About a mile up the Strip at MGM Grand, electronic dance-music veteran Neil Moffitt, CEO of Angel Management Group, and his partner Hakkasan Ltd. will take aim at Vegas’s stylish, moneyed set. At 75,000 square feet, the five-story Hakkasan Las Vegas ranks as the largest night spot in town. Besides a big dance club, it will include an outpost of the blue-chip Chinese restaurant of the same name and the chilled-out Ling Ling lounge with hand-crafted cocktails mixed to a mellower playlist (Questlove is a Ling Ling resident DJ). Moffitt says that the overall space has been designed so that it can be broken up into four discrete experiences.

“My attention span is limited; I like being able to walk around and [see different things],” Moffitt says. “There are people who enjoy hip-hop, people who like live performances, people who are still enamored with celebrities hosting an event. We have not planned for tomorrow, we have planned for the next seven years.” For today, Moffitt, in collaboration with his deep-pocketed partner, has managed to lure some of the most coveted DJs in the world: Calvin Harris, Tiesto and deadmau5 have all signed exclusive deals to spin at Hakkasan and MGM Grand’s Wet Republic pool club.

While Light and Hakkasan have been designed to snag market share, entrenched turks of Vegas nightlife are not exactly sweating.

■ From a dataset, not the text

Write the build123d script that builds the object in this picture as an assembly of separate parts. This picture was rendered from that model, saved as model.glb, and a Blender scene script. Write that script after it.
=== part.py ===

Jason Strauss, co-owner of the Marquee clubs (as well as Tao and Lavo), sounds secure enough to welcome competition.

“I think it proves even further that Las Vegas is the nightlife capital of the world,” says Strauss, who’s presenting Kaskade’s Summer Lovin residency at Marquee in the Cosmopolitan of Las Vegas starting May 4 and offering regular gigs by other elite DJs such as Gareth Emery and Sander Van Doorn. “Competing casinos [and nightlife entrepreneurs] are investing lots of money into the EDM space that Marquee helped create. It will be great to have new people doing giant marketing campaigns. We are not concerned.”

Nor is Jesse Waits, managing partner at Steve Wynn’s XS and Tryst. His solid DJ lineups include Steve Angello, Afrojack, Dirty South, Knife Party and David Guetta this summer. Waits, who is also sharing Avicii with Encore Beach Club and Marquee, has seen his clubs thrive in the face of well-hyped night spots like Haze, Hyde, 1OAK and, yes, Marquee infringing on his territory. XS celebrated its fourth anniversary with a Guetta DJ set earlier this month.

“People will want to see the new places, and I can’t blame them for that,” says Waits, sounding unfazed. “But I’m confident that they’ll come back to us. I’ve seen it happen before and I’m sure it will happen again.”